### Directions for this task
Narrow the data below down to the lines containing "origin".

### Input rows
"""

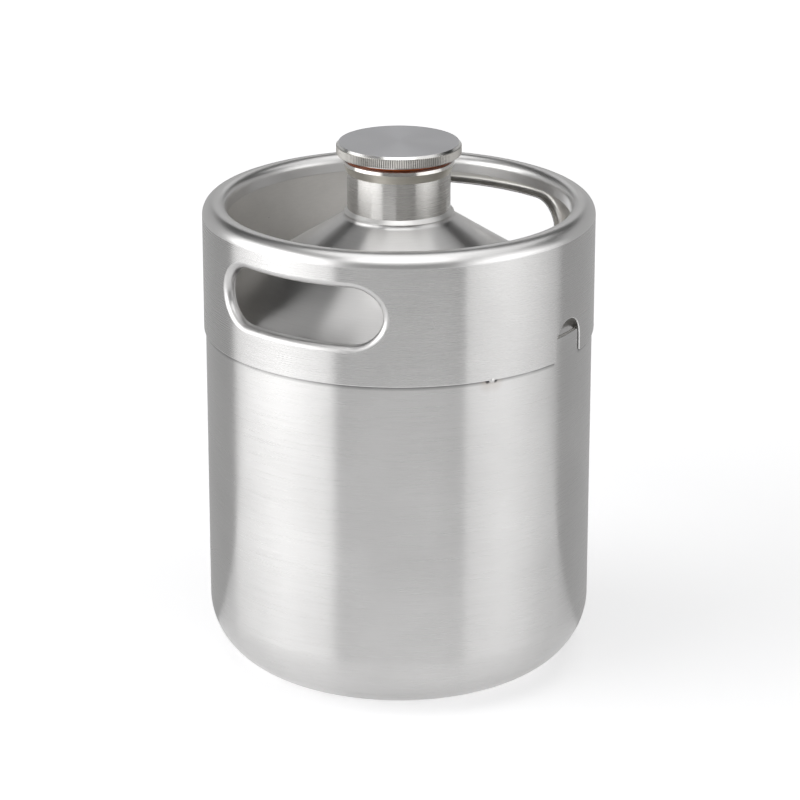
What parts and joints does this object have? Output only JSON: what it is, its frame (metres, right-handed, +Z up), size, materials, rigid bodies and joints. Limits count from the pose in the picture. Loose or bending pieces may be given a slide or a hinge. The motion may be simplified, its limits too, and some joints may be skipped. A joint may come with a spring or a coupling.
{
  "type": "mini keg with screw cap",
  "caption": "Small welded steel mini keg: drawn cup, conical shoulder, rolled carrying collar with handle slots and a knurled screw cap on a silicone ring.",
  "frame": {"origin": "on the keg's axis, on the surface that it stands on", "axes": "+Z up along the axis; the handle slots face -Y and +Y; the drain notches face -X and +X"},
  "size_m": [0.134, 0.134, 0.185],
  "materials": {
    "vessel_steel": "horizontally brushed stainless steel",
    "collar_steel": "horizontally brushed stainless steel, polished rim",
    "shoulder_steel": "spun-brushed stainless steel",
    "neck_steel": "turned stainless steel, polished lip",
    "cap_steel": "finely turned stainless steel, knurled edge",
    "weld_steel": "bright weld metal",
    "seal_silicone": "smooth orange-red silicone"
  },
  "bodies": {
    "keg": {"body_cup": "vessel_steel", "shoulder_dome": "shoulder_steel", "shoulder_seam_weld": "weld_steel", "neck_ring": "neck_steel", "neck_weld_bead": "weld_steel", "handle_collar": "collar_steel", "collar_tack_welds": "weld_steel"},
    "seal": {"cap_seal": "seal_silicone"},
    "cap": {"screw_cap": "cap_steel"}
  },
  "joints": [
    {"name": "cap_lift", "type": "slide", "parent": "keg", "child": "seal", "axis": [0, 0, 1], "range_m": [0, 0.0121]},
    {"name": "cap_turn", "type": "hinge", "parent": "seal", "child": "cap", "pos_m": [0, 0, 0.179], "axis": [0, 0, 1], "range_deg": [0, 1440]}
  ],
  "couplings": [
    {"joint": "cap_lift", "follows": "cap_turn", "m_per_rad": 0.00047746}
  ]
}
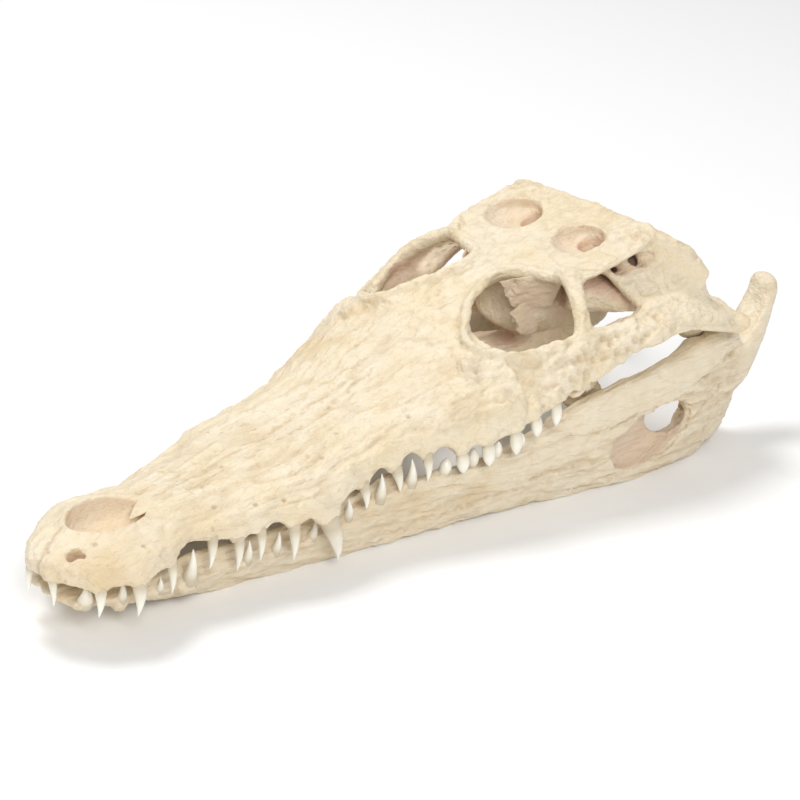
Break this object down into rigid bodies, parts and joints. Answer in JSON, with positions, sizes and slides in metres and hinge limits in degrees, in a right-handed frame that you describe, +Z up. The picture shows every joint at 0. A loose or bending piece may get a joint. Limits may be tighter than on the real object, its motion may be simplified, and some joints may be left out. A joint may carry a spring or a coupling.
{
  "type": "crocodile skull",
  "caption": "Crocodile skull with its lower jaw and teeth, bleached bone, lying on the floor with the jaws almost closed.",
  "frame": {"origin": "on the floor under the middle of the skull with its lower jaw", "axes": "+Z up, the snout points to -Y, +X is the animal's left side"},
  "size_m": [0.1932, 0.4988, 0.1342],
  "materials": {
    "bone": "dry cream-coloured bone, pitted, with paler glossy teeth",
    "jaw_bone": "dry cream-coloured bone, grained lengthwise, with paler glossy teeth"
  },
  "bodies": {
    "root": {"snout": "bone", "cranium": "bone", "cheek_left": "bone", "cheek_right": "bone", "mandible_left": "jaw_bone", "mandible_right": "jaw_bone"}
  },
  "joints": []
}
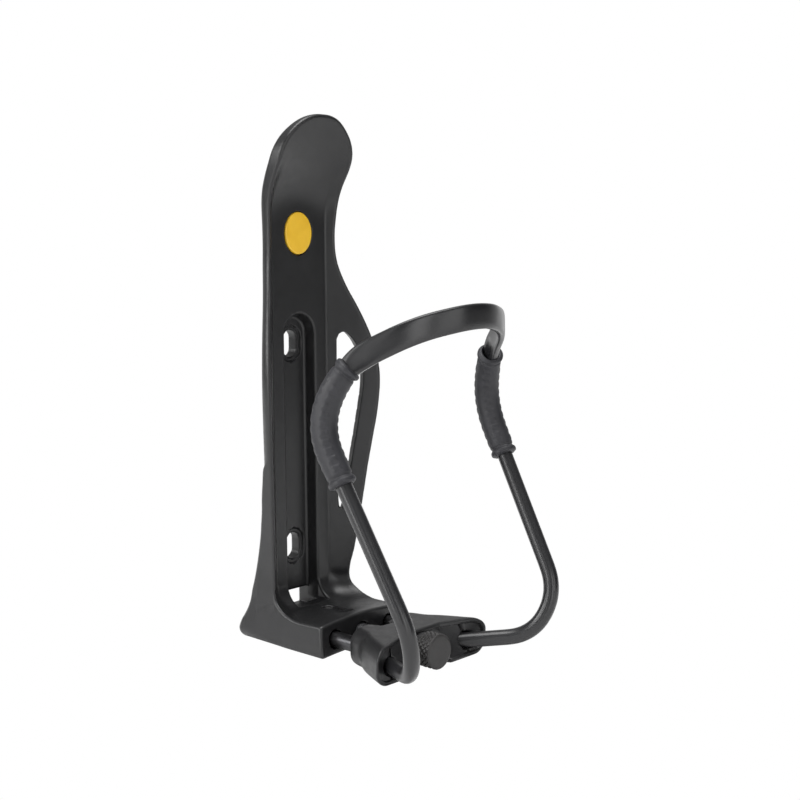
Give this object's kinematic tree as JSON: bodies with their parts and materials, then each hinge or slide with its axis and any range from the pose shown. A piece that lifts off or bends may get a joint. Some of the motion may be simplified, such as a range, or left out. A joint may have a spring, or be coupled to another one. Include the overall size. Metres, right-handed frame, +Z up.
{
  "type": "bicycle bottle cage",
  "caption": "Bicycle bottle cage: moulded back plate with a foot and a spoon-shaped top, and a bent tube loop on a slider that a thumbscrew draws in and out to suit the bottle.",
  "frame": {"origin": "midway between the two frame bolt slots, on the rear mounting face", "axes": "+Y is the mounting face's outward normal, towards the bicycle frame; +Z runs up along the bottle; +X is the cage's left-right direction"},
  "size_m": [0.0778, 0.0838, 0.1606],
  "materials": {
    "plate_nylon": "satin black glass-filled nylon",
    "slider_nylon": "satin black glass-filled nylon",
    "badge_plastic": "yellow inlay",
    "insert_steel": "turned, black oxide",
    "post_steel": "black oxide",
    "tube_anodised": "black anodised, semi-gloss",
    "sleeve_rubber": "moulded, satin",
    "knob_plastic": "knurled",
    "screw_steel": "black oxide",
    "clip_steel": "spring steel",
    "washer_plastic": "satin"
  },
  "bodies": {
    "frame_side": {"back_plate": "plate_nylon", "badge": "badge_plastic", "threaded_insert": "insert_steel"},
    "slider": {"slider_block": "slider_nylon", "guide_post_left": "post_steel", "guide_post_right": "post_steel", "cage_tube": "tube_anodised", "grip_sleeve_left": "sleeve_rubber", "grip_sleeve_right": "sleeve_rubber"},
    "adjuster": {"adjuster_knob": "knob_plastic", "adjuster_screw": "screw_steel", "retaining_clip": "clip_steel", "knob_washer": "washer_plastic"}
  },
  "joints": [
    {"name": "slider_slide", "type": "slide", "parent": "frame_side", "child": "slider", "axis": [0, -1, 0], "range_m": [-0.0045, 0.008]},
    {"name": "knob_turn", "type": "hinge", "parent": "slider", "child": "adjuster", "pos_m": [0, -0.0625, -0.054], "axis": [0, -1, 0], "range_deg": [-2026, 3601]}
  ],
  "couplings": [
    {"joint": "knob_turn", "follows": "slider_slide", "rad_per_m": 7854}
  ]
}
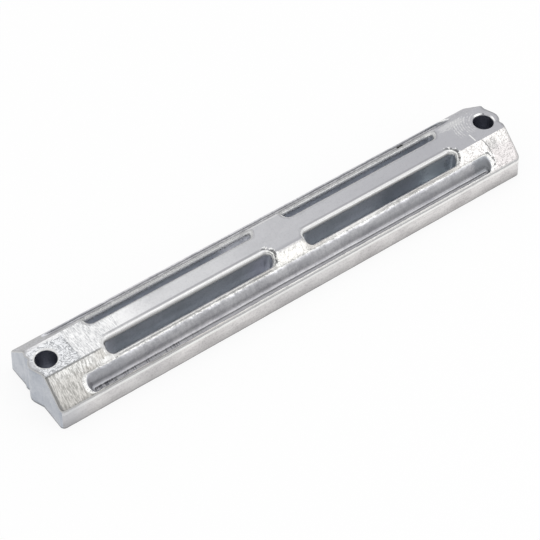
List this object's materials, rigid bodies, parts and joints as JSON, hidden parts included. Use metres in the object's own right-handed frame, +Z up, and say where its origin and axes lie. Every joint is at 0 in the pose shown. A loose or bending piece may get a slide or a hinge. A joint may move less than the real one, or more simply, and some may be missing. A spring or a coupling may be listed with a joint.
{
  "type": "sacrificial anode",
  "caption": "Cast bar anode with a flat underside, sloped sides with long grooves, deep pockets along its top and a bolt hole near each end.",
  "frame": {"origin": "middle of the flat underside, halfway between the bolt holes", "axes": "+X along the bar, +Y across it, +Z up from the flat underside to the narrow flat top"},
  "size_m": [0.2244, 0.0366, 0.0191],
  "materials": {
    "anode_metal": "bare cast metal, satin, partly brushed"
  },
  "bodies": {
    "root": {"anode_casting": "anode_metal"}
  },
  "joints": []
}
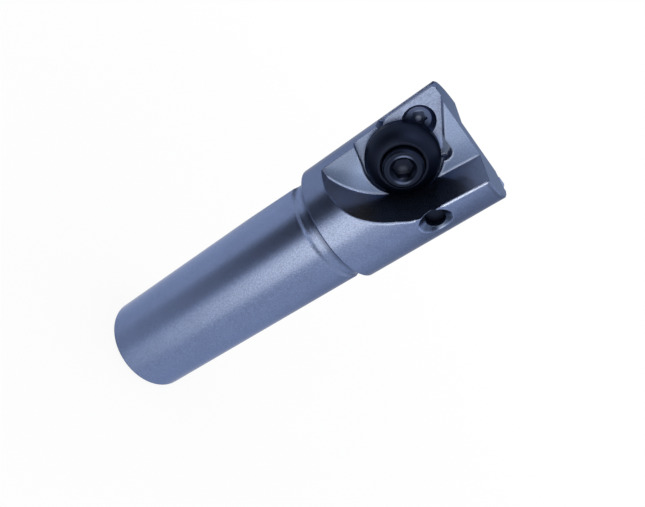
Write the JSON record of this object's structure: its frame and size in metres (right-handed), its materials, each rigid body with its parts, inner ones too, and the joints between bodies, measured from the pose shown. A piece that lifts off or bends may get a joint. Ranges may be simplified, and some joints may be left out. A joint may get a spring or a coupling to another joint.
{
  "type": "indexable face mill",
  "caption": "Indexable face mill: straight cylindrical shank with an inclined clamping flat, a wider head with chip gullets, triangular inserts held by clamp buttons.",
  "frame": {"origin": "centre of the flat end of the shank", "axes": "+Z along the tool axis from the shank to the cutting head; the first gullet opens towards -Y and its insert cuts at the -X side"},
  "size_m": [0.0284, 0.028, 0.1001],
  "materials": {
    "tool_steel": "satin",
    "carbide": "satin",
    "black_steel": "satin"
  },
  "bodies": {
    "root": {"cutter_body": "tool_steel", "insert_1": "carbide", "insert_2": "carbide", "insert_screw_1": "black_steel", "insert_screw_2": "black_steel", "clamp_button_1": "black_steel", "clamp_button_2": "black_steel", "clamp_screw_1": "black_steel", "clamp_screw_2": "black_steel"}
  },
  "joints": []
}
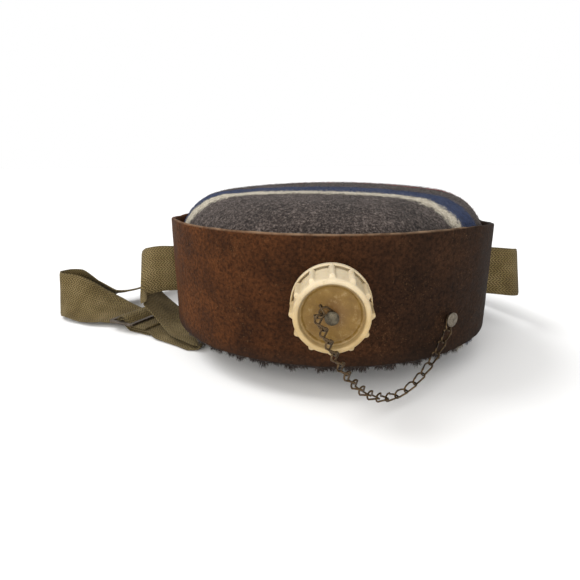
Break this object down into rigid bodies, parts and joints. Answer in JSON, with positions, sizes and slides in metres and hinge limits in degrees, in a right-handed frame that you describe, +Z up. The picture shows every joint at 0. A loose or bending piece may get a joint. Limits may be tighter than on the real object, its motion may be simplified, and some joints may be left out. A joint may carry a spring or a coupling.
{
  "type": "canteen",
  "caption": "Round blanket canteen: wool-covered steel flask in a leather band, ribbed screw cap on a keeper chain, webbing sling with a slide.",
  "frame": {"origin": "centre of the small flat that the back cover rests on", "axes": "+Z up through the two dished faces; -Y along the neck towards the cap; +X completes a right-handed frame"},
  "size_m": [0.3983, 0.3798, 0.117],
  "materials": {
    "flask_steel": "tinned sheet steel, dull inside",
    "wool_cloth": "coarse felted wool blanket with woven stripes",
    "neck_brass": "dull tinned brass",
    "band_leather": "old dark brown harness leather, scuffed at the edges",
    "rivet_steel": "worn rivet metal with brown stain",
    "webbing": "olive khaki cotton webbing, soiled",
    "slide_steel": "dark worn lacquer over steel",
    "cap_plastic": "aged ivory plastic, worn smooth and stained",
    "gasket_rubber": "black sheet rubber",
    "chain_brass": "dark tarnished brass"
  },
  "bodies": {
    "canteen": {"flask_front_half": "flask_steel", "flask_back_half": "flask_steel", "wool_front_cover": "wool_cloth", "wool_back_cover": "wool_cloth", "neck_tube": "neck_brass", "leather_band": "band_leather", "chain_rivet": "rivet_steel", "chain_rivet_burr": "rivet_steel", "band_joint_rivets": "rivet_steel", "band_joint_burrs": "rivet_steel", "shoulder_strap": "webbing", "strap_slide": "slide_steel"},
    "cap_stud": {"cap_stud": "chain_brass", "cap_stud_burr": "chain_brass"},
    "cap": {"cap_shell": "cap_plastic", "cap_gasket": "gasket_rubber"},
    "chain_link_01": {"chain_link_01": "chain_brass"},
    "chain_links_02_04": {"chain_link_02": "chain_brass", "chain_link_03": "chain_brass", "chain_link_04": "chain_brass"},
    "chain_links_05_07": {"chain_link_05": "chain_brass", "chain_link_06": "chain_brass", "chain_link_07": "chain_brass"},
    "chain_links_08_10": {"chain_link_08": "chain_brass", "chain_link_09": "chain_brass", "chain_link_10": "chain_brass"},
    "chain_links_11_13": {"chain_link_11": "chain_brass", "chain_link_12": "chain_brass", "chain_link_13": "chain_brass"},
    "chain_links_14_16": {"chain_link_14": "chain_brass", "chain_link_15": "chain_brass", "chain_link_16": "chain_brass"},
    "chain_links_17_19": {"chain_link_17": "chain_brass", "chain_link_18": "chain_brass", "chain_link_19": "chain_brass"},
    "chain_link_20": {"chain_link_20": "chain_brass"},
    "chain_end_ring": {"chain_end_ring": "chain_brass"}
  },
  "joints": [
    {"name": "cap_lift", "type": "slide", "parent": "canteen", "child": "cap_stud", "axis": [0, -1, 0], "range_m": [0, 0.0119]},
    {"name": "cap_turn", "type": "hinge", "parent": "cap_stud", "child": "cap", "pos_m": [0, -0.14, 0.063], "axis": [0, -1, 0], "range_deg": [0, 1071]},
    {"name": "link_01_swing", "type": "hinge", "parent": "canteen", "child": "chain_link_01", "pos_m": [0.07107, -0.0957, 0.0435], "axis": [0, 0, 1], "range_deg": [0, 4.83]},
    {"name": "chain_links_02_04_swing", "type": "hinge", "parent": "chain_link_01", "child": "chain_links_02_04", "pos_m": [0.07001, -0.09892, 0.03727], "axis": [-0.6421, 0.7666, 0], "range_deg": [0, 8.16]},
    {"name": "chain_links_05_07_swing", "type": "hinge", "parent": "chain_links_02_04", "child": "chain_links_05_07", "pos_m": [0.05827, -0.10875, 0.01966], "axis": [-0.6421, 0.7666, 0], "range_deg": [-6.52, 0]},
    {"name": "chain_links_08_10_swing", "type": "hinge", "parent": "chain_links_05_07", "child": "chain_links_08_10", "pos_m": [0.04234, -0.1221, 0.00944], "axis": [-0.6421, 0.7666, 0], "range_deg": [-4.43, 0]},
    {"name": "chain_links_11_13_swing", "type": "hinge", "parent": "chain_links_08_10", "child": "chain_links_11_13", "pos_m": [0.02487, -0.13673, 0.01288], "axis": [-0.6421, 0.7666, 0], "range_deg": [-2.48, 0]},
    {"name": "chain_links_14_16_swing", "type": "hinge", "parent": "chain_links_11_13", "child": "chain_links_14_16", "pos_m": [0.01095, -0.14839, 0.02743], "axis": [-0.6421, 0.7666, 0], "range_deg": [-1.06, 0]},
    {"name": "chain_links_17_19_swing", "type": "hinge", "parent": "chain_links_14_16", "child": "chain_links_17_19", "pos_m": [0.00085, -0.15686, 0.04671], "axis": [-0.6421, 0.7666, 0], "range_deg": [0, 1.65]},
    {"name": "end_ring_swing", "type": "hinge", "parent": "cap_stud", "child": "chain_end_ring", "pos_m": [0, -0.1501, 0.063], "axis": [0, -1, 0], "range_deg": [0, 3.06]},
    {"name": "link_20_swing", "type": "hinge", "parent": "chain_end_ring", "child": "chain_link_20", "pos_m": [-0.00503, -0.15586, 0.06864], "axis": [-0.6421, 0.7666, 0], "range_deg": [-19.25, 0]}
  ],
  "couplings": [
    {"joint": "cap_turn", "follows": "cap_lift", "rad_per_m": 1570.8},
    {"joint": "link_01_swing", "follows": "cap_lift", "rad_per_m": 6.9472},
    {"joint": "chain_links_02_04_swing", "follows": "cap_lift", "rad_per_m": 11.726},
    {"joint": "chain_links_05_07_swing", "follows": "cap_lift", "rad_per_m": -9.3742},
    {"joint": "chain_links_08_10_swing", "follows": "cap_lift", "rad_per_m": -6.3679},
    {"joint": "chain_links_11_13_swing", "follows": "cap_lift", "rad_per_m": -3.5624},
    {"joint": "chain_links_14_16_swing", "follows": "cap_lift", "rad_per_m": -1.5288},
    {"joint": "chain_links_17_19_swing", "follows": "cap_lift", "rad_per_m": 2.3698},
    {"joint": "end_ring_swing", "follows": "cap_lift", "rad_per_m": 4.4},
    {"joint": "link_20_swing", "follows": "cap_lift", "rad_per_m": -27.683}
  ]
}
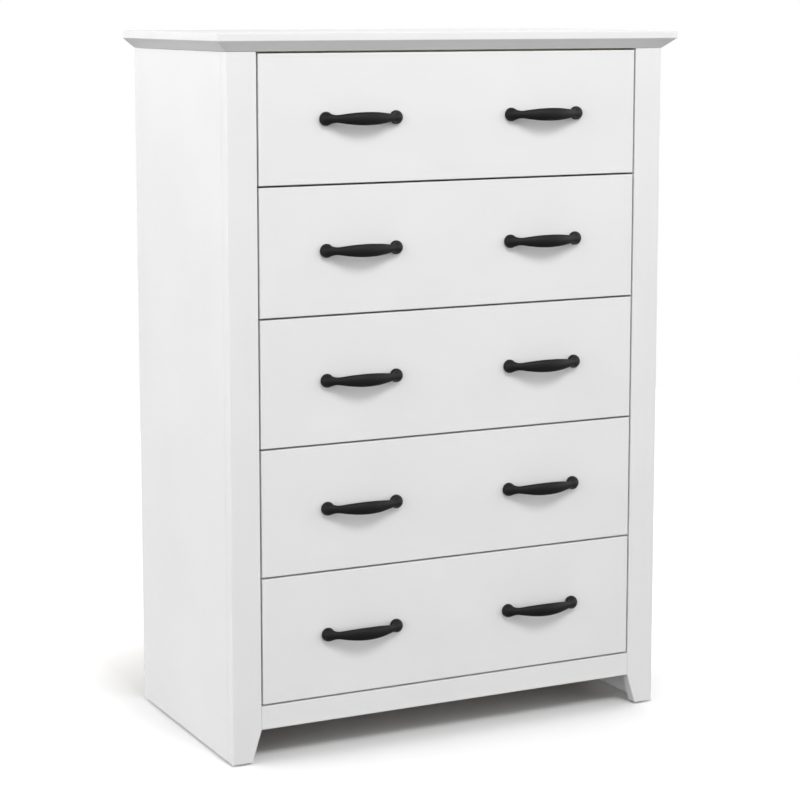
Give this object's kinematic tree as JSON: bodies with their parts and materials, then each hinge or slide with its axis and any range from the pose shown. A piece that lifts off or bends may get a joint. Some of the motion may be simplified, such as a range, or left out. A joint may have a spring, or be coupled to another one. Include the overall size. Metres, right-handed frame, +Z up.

"""

### Correct result
  "frame": {"origin": "on the keg's axis, on the surface that it stands on", "axes": "+Z up along the axis; the handle slots face -Y and +Y; the drain notches face -X and +X"},
  "frame": {"origin": "on the floor under the middle of the skull with its lower jaw", "axes": "+Z up, the snout points to -Y, +X is the animal's left side"},
  "frame": {"origin": "midway between the two frame bolt slots, on the rear mounting face", "axes": "+Y is the mounting face's outward normal, towards the bicycle frame; +Z runs up along the bottle; +X is the cage's left-right direction"},
List this object's materials, rigid bodies, parts and joints as JSON, hidden parts included. Use metres in the object's own right-handed frame, +Z up, and say where its origin and axes lie. Every joint is at 0 in the pose shown. A loose or bending piece may get a slide or a hinge. A joint may move less than the real one, or more simply, and some may be missing. A spring or a coupling may be listed with a joint.
  "frame": {"origin": "middle of the flat underside, halfway between the bolt holes", "axes": "+X along the bar, +Y across it, +Z up from the flat underside to the narrow flat top"},
  "frame": {"origin": "centre of the flat end of the shank", "axes": "+Z along the tool axis from the shank to the cutting head; the first gullet opens towards -Y and its insert cuts at the -X side"},
  "frame": {"origin": "centre of the small flat that the back cover rests on", "axes": "+Z up through the two dished faces; -Y along the neck towards the cap; +X completes a right-handed frame"},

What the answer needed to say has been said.